** WHAT NEEDS TO BE DONE **
Find and copy each line of the records where the string "from" shows up.

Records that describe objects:

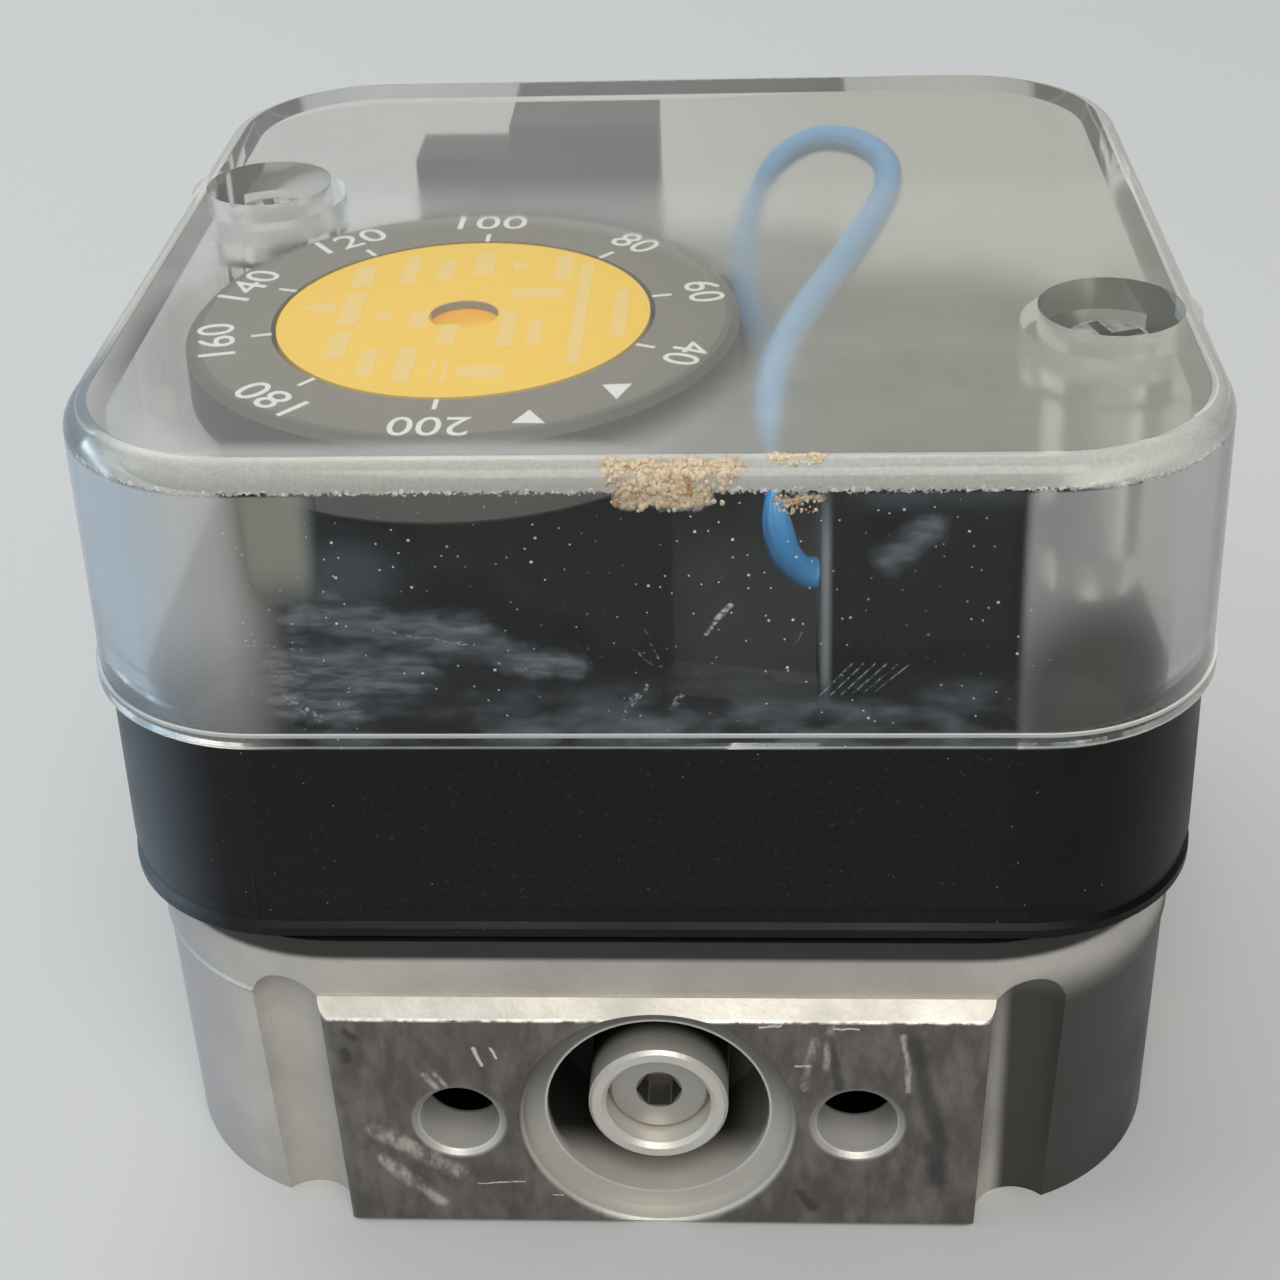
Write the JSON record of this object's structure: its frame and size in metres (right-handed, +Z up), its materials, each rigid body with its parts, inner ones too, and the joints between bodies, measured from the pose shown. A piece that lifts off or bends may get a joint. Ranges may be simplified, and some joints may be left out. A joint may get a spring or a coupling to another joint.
{
  "type": "gas pressure switch",
  "caption": "Compact gas pressure switch with a die-cast base, side port pad, black switch housing, clear screwed lid and a numbered setting dial.",
  "frame": {"origin": "centre of the flat underside of the base casting, between its four corner screws", "axes": "+Z up through the lid; the port pad faces -Y; +X to the right when the pad is seen from the front"},
  "size_m": [0.0604, 0.07, 0.0484],
  "materials": {
    "cast_aluminium": "die-cast, satin, worn on the pad face",
    "steel_screw": "zinc plated",
    "black_rubber": "matt",
    "turned_aluminium": "turned",
    "spring_steel": "bright",
    "natural_plastic": "matt",
    "black_plastic": "fine satin",
    "dial_black": "matt with pale numbers",
    "dial_yellow": "satin",
    "switch_black": "satin",
    "red_plastic": "satin",
    "tinned_pin": "tinned",
    "blue_insulation": "soft satin",
    "clear_plastic": "clear, dusty and scuffed",
    "brass": "turned"
  },
  "bodies": {
    "housing": {"base_housing": "cast_aluminium", "nozzle_screw": "steel_screw", "diaphragm": "black_rubber", "adjusting_spring": "spring_steel", "switch_housing": "black_plastic", "housing_screws": "steel_screw", "pointer_disc": "dial_yellow", "micro_switch": "switch_black", "switch_bracket": "spring_steel", "terminal_block": "switch_black", "plug_collar": "black_plastic", "plug_pins": "tinned_pin", "earth_pin": "tinned_pin", "blue_lead": "blue_insulation", "lid": "clear_plastic", "lid_gasket": "black_rubber", "lid_screws": "steel_screw", "screw_inserts": "brass"},
    "wheel": {"setting_wheel": "dial_black"},
    "nut": {"spring_nut": "natural_plastic"},
    "plate": {"diaphragm_plate": "turned_aluminium", "diaphragm_washer": "turned_aluminium", "actuator_arm": "spring_steel"},
    "plunger": {"switch_plunger": "red_plastic"}
  },
  "joints": [
    {"name": "wheel_turn", "type": "hinge", "parent": "housing", "child": "wheel", "pos_m": [-0.0109, -0.0067, 0.043], "axis": [0, 0, 1], "range_deg": [-90, 198]},
    {"name": "nut_travel", "type": "slide", "parent": "housing", "child": "nut", "axis": [0, 0, 1], "range_m": [-0.001, 0.0022], "deforming": ["adjusting_spring"]},
    {"name": "diaphragm_lift", "type": "slide", "parent": "housing", "child": "plate", "axis": [0, 0, 1], "range_m": [0, 0.0006], "stiffness_N_per_m": 2000, "deforming": ["diaphragm"]},
    {"name": "plunger_travel", "type": "slide", "parent": "housing", "child": "plunger", "axis": [0, 0, 1], "range_m": [0, 0.0006]}
  ],
  "couplings": [
    {"joint": "wheel_turn", "follows": "nut_travel", "rad_per_m": 1570.8},
    {"joint": "plunger_travel", "follows": "diaphragm_lift", "ratio": 1}
  ]
}
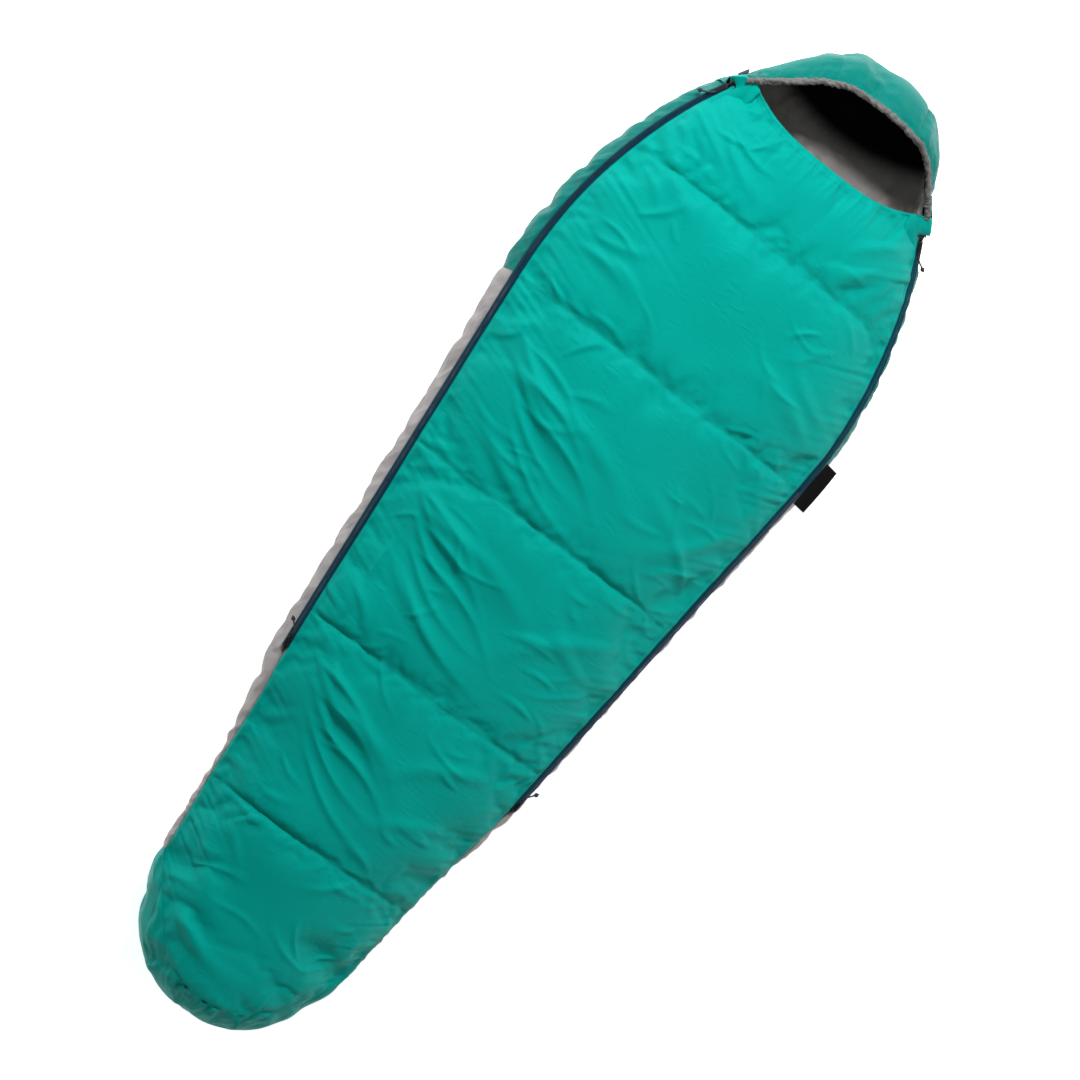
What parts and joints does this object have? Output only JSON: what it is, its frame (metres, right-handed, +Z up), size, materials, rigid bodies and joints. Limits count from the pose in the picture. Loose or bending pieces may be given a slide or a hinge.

** FINAL RESULT **
Write the JSON record of this object's structure: its frame and size in metres (right-handed, +Z up), its materials, each rigid body with its parts, inner ones too, and the joints between bodies, measured from the pose shown. A piece that lifts off or bends may get a joint. Ranges may be simplified, and some joints may be left out. A joint may get a spring or a coupling to another joint.
  "frame": {"origin": "centre of the flat underside of the base casting, between its four corner screws", "axes": "+Z up through the lid; the port pad faces -Y; +X to the right when the pad is seen from the front"},
What parts and joints does this object have? Output only JSON: what it is, its frame (metres, right-handed, +Z up), size, materials, rigid bodies and joints. Limits count from the pose in the picture. Loose or bending pieces may be given a slide or a hinge.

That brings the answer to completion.